On the face of it, the move could be catastrophic for the industry.

The local securitization market, which is dominated by short-term consumer ABS, owed much of its development to the AFJPs. According to a couple of Buenos Aires-based bankers, roughly a third of consumer ABS goes to the AFJPs.

The impact of their withdrawal, however, might far exceed what direct holdings suggest, said one of the bankers.

Here are some of the ways the AFJPs have a multiplier impact on ABS demand: the pension funds have related insurance companies, which are also ABS buyers; the funds own a significant chunk of another leading source of ABS appetite, common investment funds; and finally, the AFJPs have about Ps8 billion stashed away in banks, yet another major source of ABS liquidity.

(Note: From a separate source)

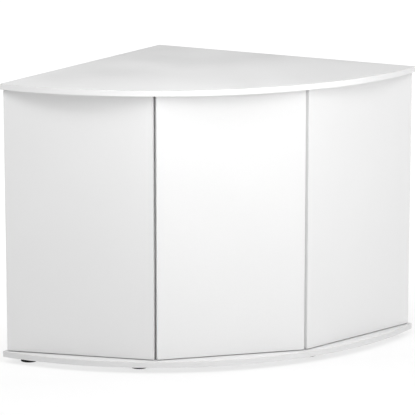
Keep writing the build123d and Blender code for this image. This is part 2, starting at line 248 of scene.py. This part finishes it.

All told, the future for ABS issuance looks grim. Issuance had reached about Ps6.7 billion in the year through October compared with Ps7.8 billion for all of 2008, according to Standard & Poor's data. Of the 172 transactions, about 146 were assets related to consumptions such as credit cards, personal loans or consumer loans.

But there is a glimmer of hope, at least if you have faith in Amado Boudou, the head of ANSES, the government social security agency that stands to see its portfolio swell as it absorbs the private system.

The ANSES Web site quotes Boudou guaranteeing that the agency would not merely maintain the AFJP's investments in consumer ABS but actually jack the figure up. The rationale is that consumer ABS "is linked to the domestic market, work and the wages of Argentines," he said.

No doubt the consumer finance companies, retail stores and other originators that have been leaning hard on ABS funding would like to believe Boudou. With other funding sources bound to grow even scarcer, they'll have no other choice.